More protests are scheduled. Will the government suppress them, deploying the Dzherzhinksy division of Internal Ministry troops it transported into Moscow yesterday? Now seeing how sharply public opinion has soured on it, would Putin's regime dare annul election results, as former President Mikhail Gorbachev is calling for it to do, and announce new, honest, and truly inclusive polls? (Many challengers and their parties were proscribed from participation in the December 4 elections.)

Who would trust Russia's judicial system, now staffed with Putin supporters, to adjudicate cases of alleged fraud? Will Putin really want to face voters, as he had planned to do, in presidential elections scheduled for March?

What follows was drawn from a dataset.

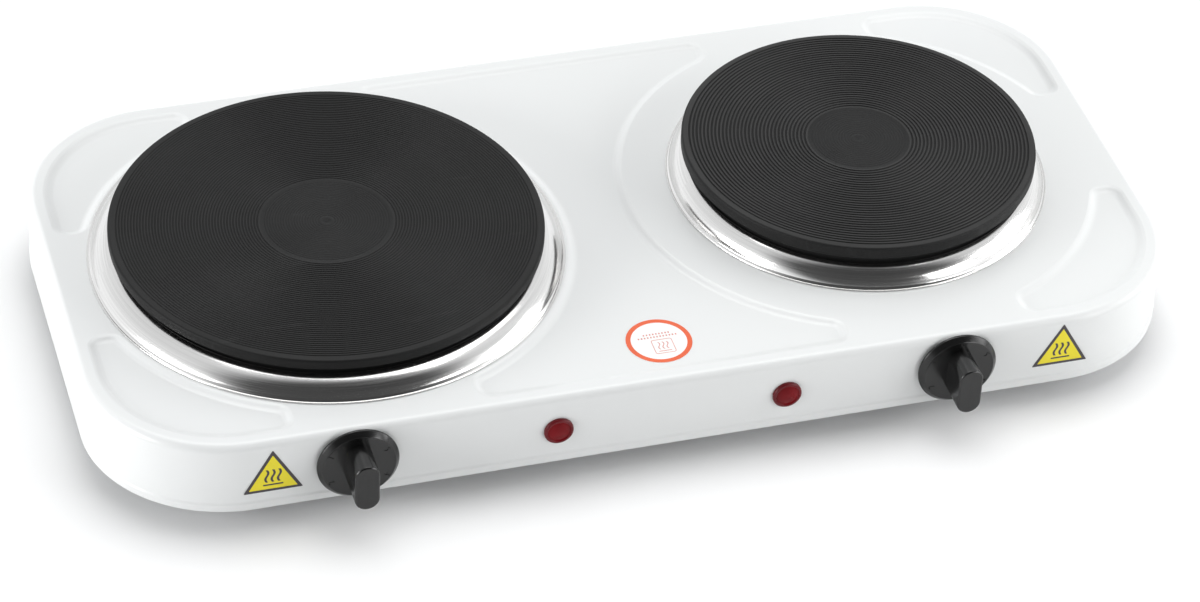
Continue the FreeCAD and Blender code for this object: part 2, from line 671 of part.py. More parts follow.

Events have a way of taking their own course, creating their own logic and inevitabilities, and engendering outcomes no one could have imagined; the tsar's abdication paved the way for the Soviets' seven-decade reign.

Perhaps, somehow, the protests will dissipate and this will all blow over.  But whoever rules Russia will have to take into account the newly incensed political consciousness of its younger, and now most active, generation of citizens and voters.